Print the whole listing exactly.

★ ★ ★ ★ ★

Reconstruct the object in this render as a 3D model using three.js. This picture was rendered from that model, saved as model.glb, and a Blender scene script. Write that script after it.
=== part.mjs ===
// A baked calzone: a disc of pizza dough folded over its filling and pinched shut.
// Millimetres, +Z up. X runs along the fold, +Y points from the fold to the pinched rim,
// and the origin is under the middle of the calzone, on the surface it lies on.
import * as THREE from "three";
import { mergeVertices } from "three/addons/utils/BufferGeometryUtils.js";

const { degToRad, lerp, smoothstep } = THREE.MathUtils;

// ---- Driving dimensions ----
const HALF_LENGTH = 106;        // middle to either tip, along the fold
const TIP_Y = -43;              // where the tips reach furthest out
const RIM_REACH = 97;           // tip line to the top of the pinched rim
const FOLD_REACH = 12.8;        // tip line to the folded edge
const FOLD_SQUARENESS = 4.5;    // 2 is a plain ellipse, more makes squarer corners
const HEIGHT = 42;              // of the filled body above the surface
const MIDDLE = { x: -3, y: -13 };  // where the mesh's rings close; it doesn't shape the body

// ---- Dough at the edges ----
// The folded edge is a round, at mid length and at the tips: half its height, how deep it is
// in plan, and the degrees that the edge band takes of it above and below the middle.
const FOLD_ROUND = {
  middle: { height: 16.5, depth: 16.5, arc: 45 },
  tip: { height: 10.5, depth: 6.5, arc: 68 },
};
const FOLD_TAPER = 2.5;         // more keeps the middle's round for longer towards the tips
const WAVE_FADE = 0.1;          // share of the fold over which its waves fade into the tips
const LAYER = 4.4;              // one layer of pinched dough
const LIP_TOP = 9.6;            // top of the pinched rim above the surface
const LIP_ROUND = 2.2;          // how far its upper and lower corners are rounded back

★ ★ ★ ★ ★

FINAL RESULT
Reconstruct the object in this render as a 3D model using three.js. This picture was rendered from that model, saved as model.glb, and a Blender scene script. Write that script after it.
=== part.mjs ===
// A baked calzone: a disc of pizza dough folded over its filling and pinched shut.
// Millimetres, +Z up. X runs along the fold, +Y points from the fold to the pinched rim,
// and the origin is under the middle of the calzone, on the surface it lies on.
import * as THREE from "three";
import { mergeVertices } from "three/addons/utils/BufferGeometryUtils.js";

const { degToRad, lerp, smoothstep } = THREE.MathUtils;

// ---- Driving dimensions ----
const HALF_LENGTH = 106;        // middle to either tip, along the fold
const TIP_Y = -43;              // where the tips reach furthest out
const RIM_REACH = 97;           // tip line to the top of the pinched rim
const FOLD_REACH = 12.8;        // tip line to the folded edge
const FOLD_SQUARENESS = 4.5;    // 2 is a plain ellipse, more makes squarer corners
const HEIGHT = 42;              // of the filled body above the surface
const MIDDLE = { x: -3, y: -13 };  // where the mesh's rings close; it doesn't shape the body

// ---- Dough at the edges ----
// The folded edge is a round, at mid length and at the tips: half its height, how deep it is
// in plan, and the degrees that the edge band takes of it above and below the middle.
const FOLD_ROUND = {
  middle: { height: 16.5, depth: 16.5, arc: 45 },
  tip: { height: 10.5, depth: 6.5, arc: 68 },
};
const FOLD_TAPER = 2.5;         // more keeps the middle's round for longer towards the tips
const WAVE_FADE = 0.1;          // share of the fold over which its waves fade into the tips
const LAYER = 4.4;              // one layer of pinched dough
const LIP_TOP = 9.6;            // top of the pinched rim above the surface
const LIP_ROUND = 2.2;          // how far its upper and lower corners are rounded back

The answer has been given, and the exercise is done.